A recent ruling, which effectively tossed out El Dorado County’s General Plan, could have long-lasting effects on west slope county development, the flow of traffic to and from South Lake Tahoe, and the environment.

Judge Cecily Bond of the Sacramento County Superior Court ruled on Friday that the General Plan – the county’s blueprint for future development and land use – is invalid.
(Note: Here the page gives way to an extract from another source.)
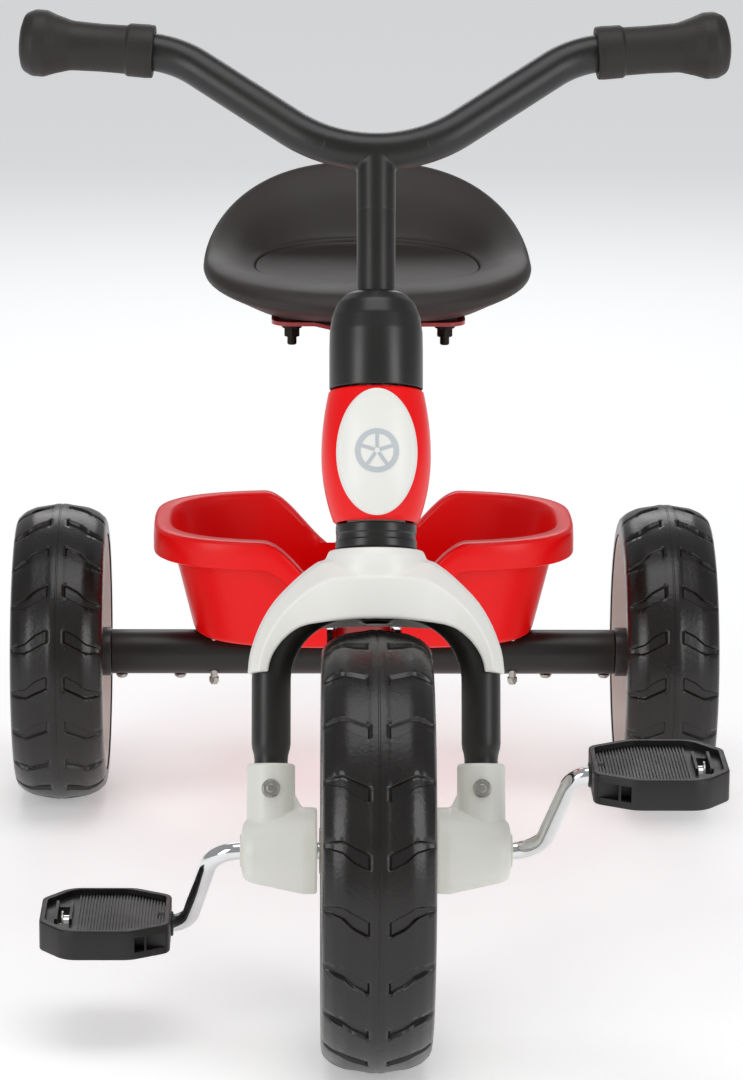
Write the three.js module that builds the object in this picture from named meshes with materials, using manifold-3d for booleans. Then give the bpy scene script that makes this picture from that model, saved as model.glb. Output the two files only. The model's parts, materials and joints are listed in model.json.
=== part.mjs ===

That means that the county must go back to the drawing board with with the Plan it has spent six years drafting and hundreds of thousands of dollars protecting from lawsuits.

The lawsuit challenging the Plan was brought by a coalition of environmental and community organizations, among them the League to Save Sierra Lakes and El Dorado County Taxpayers for Quality Growth.



The ruling centered on three issues: the Plan’s impact on the Sierra lakes from which the county would divert water, on the threat to wildlife habitat, and on worsening traffic impact.

The pro-development General Plan had predicted that the county would nearly triple in population by 2015, from 148,000 to 370,000.




“This is an outstanding victory for careful environmental planning,” said Stephan Volker, an attorney representing county residents who sued. “The Court ruled, and we agree, that the county looked before it leaped.”

Judge Bond’s 142-page ruling identified more than a dozen separate violations by the county of the California Environmental Quality Act (CEQA). Among them was the ruling that the county failed to disclose that its proposed diversion of water from Lake Aloha in the Desolation Wilderness, and Caples and Silver Lakes in Alpine and Amador Counties, would cause harm to those lakes.

“The court obviously paid attention and really did their homework,” said Bill Center, a former county supervisor who has been a vociferous opponent of rampant growth. “Clearly, the court maintains that the county’s environmental analysis is incomplete.

“The message is: Tell the truth so the public can make an informed decision.”

The court also concluded that the Plan failed to disclose and address adverse impacts on traffic congestion caused by new development – finding that actual growth allowed under the Plan might approach 734,000 by 2015, more than twice the county’s estimate.

“The growth proposed (by the county) would badly clog Highway 50, choking off South Lake Tahoe,” Volker said. “That’s got to be an important issue to you guys up there.”

Said Keith Johnson of El Dorado County Taxpayers for Quality Growth: “The purpose of CEQA is to compel public disclosure of impacts like traffic congestion. I am glad that the court stood by that principal.”

As for the immediate effect on development plans already approved by the county, such as the Missouri Flat project, things are still up in the air. County Counsel Lou Green was expected to discuss those issues with the Board of Supervisors on Tuesday.